Seguono diversi autocarri carichi di altri partigiani, la scritta sul muso di alcuni di questi camion permette di identificare la formazione: è la Brigata Alfredo Di Dio, un'unità della Divisione Valtoce, legata alle Fiamme Verdi, i partigiani di orientamento cattolico. La brigata porta il nome del comandante Alfredo Di Dio caduto nell'ottobre del 1944 nella battaglia per la difesa della più importante repubblica partigiana, la 'Libera Repubblica di Domodossola'. In questa formazione militano Enrico Mattei ed Eugenio Cefis. Altri camion riportano scritte inneggianti a Filippo Beltrami, primo comandante della divisione caduto in combattimento nel febbraio dello stesso anno.
La Divisione Valtoce è entrata in Milano il giorno precedente, 28 aprile, col grosso delle formazioni partigiane comandate da Cino Moscatelli e provenienti dalla Val d'Ossola.
Ferrario si sposta poi in corso Monforte e fotografa dall'alto alcuni carri armati sommersi da cittadini in festa (fotogrammi 27 e 28), probabilmente al momento dello scatto è in piedi sul basamento delle colonne che ornano il portone del Palazzo del Governo, sede della Prefettura. Si tratta di carri armati M4 Sherman della Prima Divisione Corazzata dell'Esercito degli Stati Uniti, la prima unità della V Armata che sta entrando proprio in quelle ore a Milano risalendo l'Italia.
Da una macchina scoperta sul cui parabrezza è fissato un foglio con la scritta '10° Divisione Matteotti' un partigiano tende il braccio verso i carristi americani che emergono dalle botole nella corazza dello Sherman.

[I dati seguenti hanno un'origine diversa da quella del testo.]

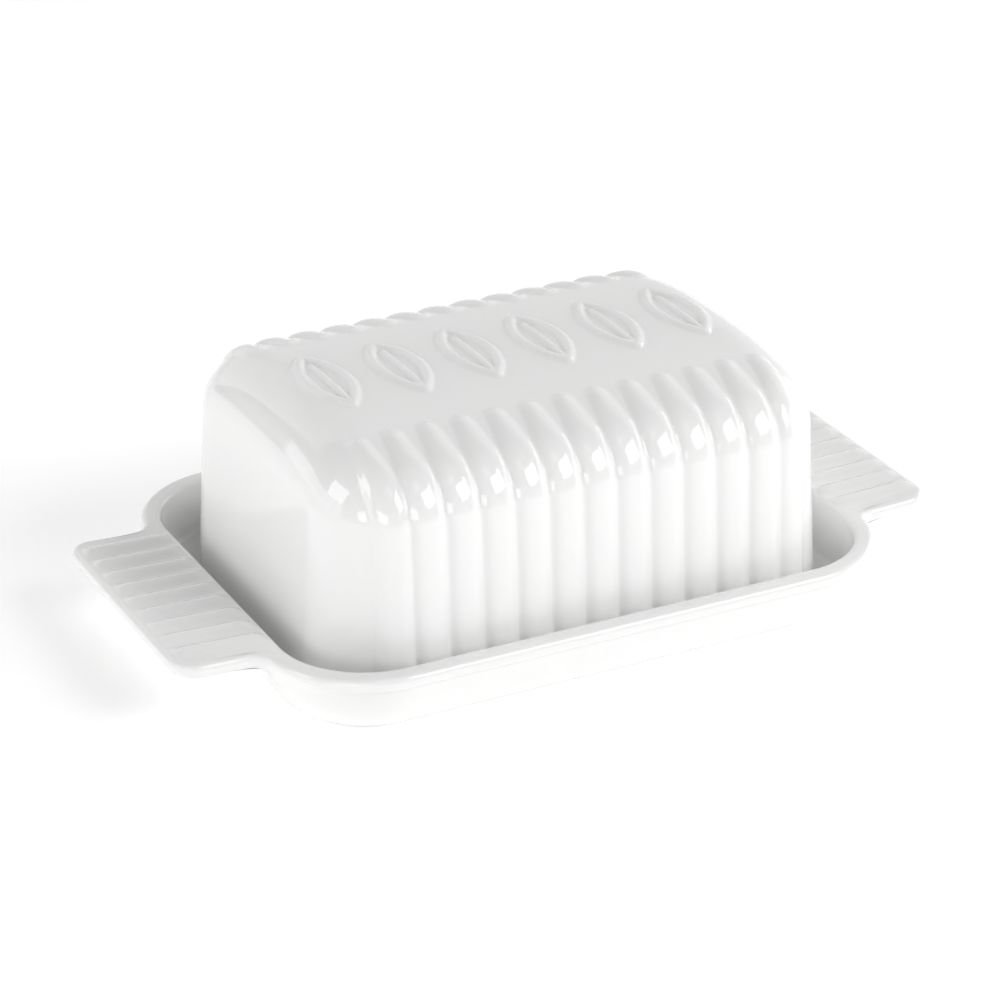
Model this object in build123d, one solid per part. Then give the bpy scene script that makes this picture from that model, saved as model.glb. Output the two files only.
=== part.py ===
from build123d import *
import os
from math import atan, cos, degrees, sin, sqrt, tan

# Butter dish: a shallow porcelain tray with two ribbed tab handles, and a deep reeded lid that stands in it.
# Millimetres. +X runs along the dish from handle to handle, +Y towards its back, +Z up.
# The origin is the middle of the foot, on the surface that the dish stands on.

# ---- driving dimensions ----
RIB_PITCH = 9.0              # spacing of the ribs on the lid's long sides
LID_RIBS = 13                # ribs on each long side
OVERALL_LENGTH = 206.8       # over both handles
TRAY_LENGTH = 164.0          # over the rim, handles left out
TRAY_WIDTH = 124.6
RIM_HEIGHT = 16.5            # top of the rim above the table
TOP_HEIGHT = 64.7            # middle of the lid's crowned top above the table
DRAFT = atan(0.05)           # lean of every lid wall, about 3 degrees

# ---- tray ----
TRAY_CORNER = 27.0           # plan radius of the rim's outer edge
FLOOR = 3.6                  # thickness of the tray's floor
BEAD = 2.1                   # radius of the rolled rim
FOOT_INSET = 8.8             # the foot's outer edge, in from the rim's outer edge
FOOT_WIDTH = 3.0             # flat ring that touches the table
FOOT_RECESS = 0.8            # the underside inside the ring stands this far off the table
RIM_LEVEL = RIM_HEIGHT - BEAD    # centre of the rolled rim's section
# Sections of the bowl from the bottom up, as (in from the rim's outer edge, height).
OUTSIDE = [(FOOT_INSET, 0.0), (5.6, 2.6), (3.4, 7.6), (2.2, RIM_LEVEL)]
INSIDE = [(8.4, FLOOR), (7.0, 5.6), (6.1, 9.6), (5.2, RIM_LEVEL), (4.2, RIM_HEIGHT + 1)]

# ---- handles ----
HANDLE_WIDTH = 73.6
HANDLE_CORNER = 6.0
HANDLE_THICK = 3.4
HANDLE_EDGE = 1.5            # rounding of the tabs' upper and lower edges
HANDLE_DROP = 0.6            # the tabs leave the rim this far under its top
HANDLE_RISE = atan(0.046)    # the tabs climb slightly outwards
HANDLE_RIBS = 9
HANDLE_RIB_PITCH = 7.3
HANDLE_RIB_HEIGHT = 0.9
HANDLE_RIB_GAP = 0.3         # half the valley between two ribs
HANDLE_RIB_MARGIN = 2.4      # ribs stop this far inside the tab's outer edge
HANDLE_RIB_START = 79.0      # X where the ribs begin, on the rim

# ---- lid ----
LID_HALF_LENGTH = 69.4       # end wall's outer face, carried down to Z = 0
LID_HALF_WIDTH = 52.3        # long wall's outer face between the ribs, carried down to Z = 0
LID_CORNER = 23.0            # plan radius of the lid's upright corners at its base
SHOULDER = 11.0              # rounding between walls and top
CROWN = 136.0                # the top is arched across the lid with this radius
LID_WALL = 3.4
LID_RIB_HEIGHT = 1.2
LID_RIB_WIDTH = 8.0
RIB_END = 27.0               # ribs run over the shoulder to this far from the middle of the top
ORNAMENT_COUNT = 6
ORNAMENT_PITCH = 19.2
ORNAMENT_LENGTH = 33.0       # across the lid
ORNAMENT_WIDTH = 13.4        # along the lid
ORNAMENT_STROKE = 3.0
ORNAMENT_HEIGHT = 0.9

SINK = 1.0                   # how far added relief is buried, so that it joins cleanly
SKIRT_ROOM = 2.0             # the trimming block for the ribs' feet stands this far outside the lid's walls
SETTLE_STEPS = 6             # rounds that bring the shoulder's centre to rest


def rounded_slab(half_length, half_width, radius, bottom, height, taper=0.0):
    """A rounded rectangle raised by height, its walls leaning inwards by taper degrees."""
    outline = Plane.XY.offset(bottom) * RectangleRounded(2 * half_length, 2 * half_width, radius)
    return extrude(outline, amount=height, taper=taper)


def at_height(size, z):
    """A lid half-size given at Z = 0, as it is at height z."""
    return size - z * tan(DRAFT)


def crown_radius(width, height):
    """Radius of the arc that rises height over a chord of the given width."""
    half = width / 2
    return (half * half + height * height) / (2 * height)


# ---- tray ----
def rim_path(inset, z):
    """A loop parallel to the rim's outer edge, inset from it, at height z."""
    outline = RectangleRounded(TRAY_LENGTH - 2 * inset, TRAY_WIDTH - 2 * inset, TRAY_CORNER - inset)
    return (Plane.XY.offset(z) * outline).wires()[0]


def tray_bowl():
    """Outer body lofted from foot to rim, hollowed by a loft from floor to rim, with a rolled edge."""
    half_length = TRAY_LENGTH / 2
    half_width = TRAY_WIDTH / 2

    def section(inset, z):
        outline = RectangleRounded(2 * (half_length - inset), 2 * (half_width - inset), TRAY_CORNER - inset)
        return Plane.XY.offset(z) * outline

    outer = loft([section(inset, z) for inset, z in OUTSIDE])
    inner = loft([section(inset, z) for inset, z in INSIDE])
    bead_path = rim_path(BEAD, RIM_LEVEL)
    start = bead_path @ 0
    bead_section = Plane(start, z_dir=bead_path % 0) * Circle(BEAD)
    bead = sweep(bead_section, path=bead_path)
    ring = FOOT_INSET + FOOT_WIDTH
    recess = rounded_slab(half_length - ring, half_width - ring, TRAY_CORNER - ring, 0, FOOT_RECESS)
    return outer - inner + bead - recess


def handle(side):
    """One tab with its ribs, built on +X and turned round for the other end."""
    reach = OVERALL_LENGTH / 2
    inner = TRAY_LENGTH / 2 - BEAD
    run = reach - inner
    tilted = Plane(
        origin=(inner, 0, RIM_HEIGHT - HANDLE_DROP),
        x_dir=(cos(HANDLE_RISE), 0, sin(HANDLE_RISE)),
        z_dir=(-sin(HANDLE_RISE), 0, cos(HANDLE_RISE)),
    )
    blank = Box(run, HANDLE_WIDTH, HANDLE_THICK, align=(Align.MIN, Align.CENTER, Align.MAX))
    upright = blank.edges().filter_by(Axis.Z).sort_by(Axis.X)[-2:]
    blank = fillet(upright, HANDLE_CORNER)
    tab = fillet(blank.faces().filter_by(Axis.Z).edges(), HANDLE_EDGE)
    length = reach - HANDLE_RIB_MARGIN - HANDLE_RIB_START
    radius = crown_radius(HANDLE_RIB_PITCH - 2 * HANDLE_RIB_GAP, HANDLE_RIB_HEIGHT)
    ribs = []
    for index in range(HANDLE_RIBS):
        y = (index - (HANDLE_RIBS - 1) / 2) * HANDLE_RIB_PITCH
        bar = Cylinder(radius, length, rotation=(0, 90, 0))
        ribs.append(Pos(HANDLE_RIB_START - inner + length / 2, y, HANDLE_RIB_HEIGHT - radius) * bar)
    surface_layer = Box(3 * run, HANDLE_WIDTH, 2 * SINK)
    tab = tab + [rib & surface_layer for rib in ribs]
    whole = tilted * tab
    return whole if side > 0 else whole.rotate(Axis.Z, 180)


# ---- lid ----
def loaf(thickness):
    """The lid's smooth outside as a solid or, with a thickness, the hollow under it."""
    blank = rounded_slab(
        at_height(LID_HALF_LENGTH, FLOOR) - thickness,
        at_height(LID_HALF_WIDTH, FLOOR) - thickness,
        LID_CORNER - thickness,
        FLOOR,
        TOP_HEIGHT,
        degrees(DRAFT),
    )
    arch = Cylinder(CROWN - thickness, 2 * LID_HALF_LENGTH, rotation=(0, 90, 0))
    blank = blank & Pos(0, 0, TOP_HEIGHT - CROWN) * arch
    return fillet(blank.faces().sort_by(Axis.Z)[-1].edges(), SHOULDER - thickness / 2)


def shoulder_centre(half_width):
    """Centre, as (y, z), of the shoulder between the arched top and a wall half_width out at Z = 0."""
    y = half_width - SHOULDER
    for _ in range(SETTLE_STEPS):
        z = TOP_HEIGHT - CROWN + sqrt((CROWN - SHOULDER) ** 2 - y ** 2)
        y = at_height(half_width, z) - SHOULDER / cos(DRAFT)
    return y, z


def lid_rib(x, side):
    """One rib: a crowned strip that climbs the long wall, turns over the shoulder and ends on the top."""
    straight = LID_HALF_LENGTH - LID_CORNER
    beyond = max(abs(x) - straight, 0)
    recess = LID_CORNER - sqrt(LID_CORNER ** 2 - beyond ** 2)
    half_width = LID_HALF_WIDTH - recess
    centre_y, centre_z = shoulder_centre(half_width)
    arch_z = TOP_HEIGHT - CROWN
    reach = CROWN / (CROWN - SHOULDER)
    start_z = FLOOR - SINK
    foot = (x, at_height(half_width, start_z), start_z)
    spring = (x, centre_y + SHOULDER * cos(DRAFT), centre_z + SHOULDER * sin(DRAFT))
    crest = (x, centre_y * reach, arch_z + (centre_z - arch_z) * reach)
    end_z = arch_z + sqrt(CROWN ** 2 - RIB_END ** 2)
    wall_line = Line(foot, spring)
    over = TangentArc(spring, crest, tangent=wall_line % 1)
    along = TangentArc(crest, (x, RIB_END, end_z), tangent=over % 1)
    path = Wire([wall_line, over, along])
    outward = Vector(0, cos(DRAFT), sin(DRAFT))
    base = Plane(foot, x_dir=(1, 0, 0), z_dir=wall_line % 0)
    up = 1 if base.y_dir.dot(outward) > 0 else -1
    radius = crown_radius(LID_RIB_WIDTH, LID_RIB_HEIGHT)
    crown = Pos(0, up * (LID_RIB_HEIGHT - radius)) * Circle(radius)
    strip = Pos(0, up * (LID_RIB_HEIGHT - SINK) / 2) * Rectangle(LID_RIB_WIDTH, LID_RIB_HEIGHT + SINK)
    rib = sweep(base * (crown & strip), path=path)
    cap = Pos(x, RIB_END, end_z + LID_RIB_HEIGHT - radius) * Sphere(radius)
    cap = cap & Pos(x, RIB_END, end_z) * Box(2 * radius, 2 * radius, 2 * LID_RIB_HEIGHT)
    rib = rib + cap
    return rib if side > 0 else rib.mirror(Plane.XZ)


def leaf(x):
    """A raised leaf on the lid's top: a pointed loop with a midrib. It stands for no letter."""
    def lens(length, width):
        tip = (0, length / 2)
        tail = (0, -length / 2)
        right = ThreePointArc(tail, (width / 2, 0), tip)
        left = ThreePointArc(tip, (-width / 2, 0), tail)
        return make_face([right, left])

    loop = lens(ORNAMENT_LENGTH, ORNAMENT_WIDTH)
    hole = lens(ORNAMENT_LENGTH - 4 * ORNAMENT_STROKE, ORNAMENT_WIDTH - 2 * ORNAMENT_STROKE)
    midrib = Rectangle(ORNAMENT_STROKE / 2, ORNAMENT_LENGTH - 2 * ORNAMENT_STROKE)
    sketch = loop - hole + midrib
    return extrude(Pos(x, 0, TOP_HEIGHT - SINK) * sketch, amount=SINK + ORNAMENT_HEIGHT)


def build_lid():
    lid = loaf(0.0) - loaf(LID_WALL)
    skirt = rounded_slab(
        at_height(LID_HALF_LENGTH, FLOOR) + SKIRT_ROOM,
        at_height(LID_HALF_WIDTH, FLOOR) + SKIRT_ROOM,
        LID_CORNER + SKIRT_ROOM,
        FLOOR,
        TOP_HEIGHT,
    )
    relief = []
    for index in range(LID_RIBS):
        x = (index - (LID_RIBS - 1) / 2) * RIB_PITCH
        relief += [lid_rib(x, 1) & skirt, lid_rib(x, -1) & skirt]
    for index in range(ORNAMENT_COUNT):
        relief.append(leaf((index - (ORNAMENT_COUNT - 1) / 2) * ORNAMENT_PITCH))
    return lid + relief


def build_tray():
    return tray_bowl() + [handle(1), handle(-1)]


if __name__ == "__main__":
    os.makedirs("parts", exist_ok=True)
    for name, shape in {"tray": build_tray(), "lid": build_lid()}.items():
        print(name, round(shape.volume), "mm3,", len(shape.solids()), "solid")
        export_step(shape, f"parts/{name}.step")
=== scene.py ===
import math

import bpy
import numpy as np
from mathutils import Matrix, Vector


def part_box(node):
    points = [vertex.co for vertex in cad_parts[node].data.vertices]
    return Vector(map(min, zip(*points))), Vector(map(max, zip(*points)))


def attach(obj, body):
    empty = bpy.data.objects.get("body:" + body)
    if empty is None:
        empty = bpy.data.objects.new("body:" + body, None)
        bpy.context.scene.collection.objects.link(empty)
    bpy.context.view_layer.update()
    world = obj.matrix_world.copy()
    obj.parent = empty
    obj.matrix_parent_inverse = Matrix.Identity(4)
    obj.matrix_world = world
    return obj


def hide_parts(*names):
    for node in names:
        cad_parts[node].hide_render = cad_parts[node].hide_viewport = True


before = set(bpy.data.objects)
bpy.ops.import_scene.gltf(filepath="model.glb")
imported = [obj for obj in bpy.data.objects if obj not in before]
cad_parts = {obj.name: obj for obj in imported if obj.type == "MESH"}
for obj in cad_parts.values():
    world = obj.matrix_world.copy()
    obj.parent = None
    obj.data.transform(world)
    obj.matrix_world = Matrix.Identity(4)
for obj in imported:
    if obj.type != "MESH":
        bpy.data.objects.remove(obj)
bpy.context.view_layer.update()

# A porcelain butter dish: a tray with two ribbed tab handles, and a reeded lid that stands in it. Each is
# one closed skin in place of its CAD node, and takes its outer sizes from it. X runs from handle to handle.
# Lengths are in millimetres until a mesh is made, and in metres from there on.
MM = 0.001

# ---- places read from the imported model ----
LID_LOW, LID_HIGH = (np.array(corner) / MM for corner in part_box("lid"))
TRAY_HIGH = np.array(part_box("tray")[1]) / MM

# ---- the lid ----
DRAFT = 0.05                 # run in for each millimetre up, on every wall
RIB_PITCH = 9.0
RIB_COUNT = 13
RIB_HEIGHT = 1.2
RIB_END = 27.0               # the ribs end on the top, this far from its long centre line
RIB_SPREAD = 18.0            # from its end a rib takes this long to reach its full width and crest
TIP_WIDTH = 0.74             # width of a rib's end, as a share of its full width
TIP_HEIGHT = 0.9             # height of a rib's end, as a share of its full height
TIP_ROUND = 0.4              # softness of the edge at a rib's end, as a share of half a rib
TIP_POWER = 1.5              # power of the crest at a rib's end
VALLEY_ROUND = 0.1           # softness of the valley, as a share of half a rib
CREST_POWER = 2.9            # a higher power gives a flatter crest
LID_CORNER = 23.0            # plan radius of the upright corners, carried down to Z = 0
LID_WALL = 3.4
SIDE_SHOULDER = 9.0          # rounding between the long walls and the top
END_SHOULDER = 16.0          # rounding between the end walls and the top
CROWN_DROP = 5.9             # the top falls this much from its middle to CROWN_REACH on either side
CROWN_REACH = 40.0
CROWN_POWER = 2.8            # the fall is gentle in the middle and steep at the sides
LIP_ROUND = 1.3              # rounding of the lid's bottom edge
LID_BASE = LID_LOW[2]        # the lid stands on the tray's floor

# ---- the raised leaves on the lid ----
LEAF_COUNT = 6               # in a row along the lid, each pointing across it
LEAF_PITCH = 19.2
LEAF_LENGTH = 33.0
LEAF_WIDTH = 13.4
STROKE = 3.2                 # width of the loop's raised line
STROKE_POWER = 1.2           # a higher power gives a sharper line
LEAF_HEIGHT = 0.9
TOP = LID_HIGH[2] - LEAF_HEIGHT    # middle of the lid's crowned top
MIDRIB_SHARE = 0.8           # width and height of the midrib, as a share of the loop's
MIDRIB_END = 0.62            # it stops this far along the half leaf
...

L'immagine seguente (fotogramma 29) è dedicata a una giovane ragazza che guarda il fotografo sorridendo, una bandierina tricolore nella mano destra.
Infine Ferrario torna indietro dirigendosi verso San Babila e, quasi all'imbocco del corso, fotografa altri carri armati provenienti dalla piazza (fotogrammi 30, 31, 32 e 33) accompagnati da veicoli militari, jeep e motociclette.
L'ultima immagine, scattata all'altezza del numero civico 9 di corso Monforte dallangolo di Vicolo Rasini, chiude la serie con un'immagine di pace: un'altra ragazza appoggiata al manubrio di una bicicletta guarda in macchina mentre Ferrario la fotografa (fotogramma 34).
Sullo sfondo uomini e donne passeggiano tranquilli. Sulla destra un gruppo di persone, probabilmente una famiglia, si allontana di spalle: deve essere circa l'una di domenica 29 aprile 1945, forse tornano da messa. È scoppiata la pace.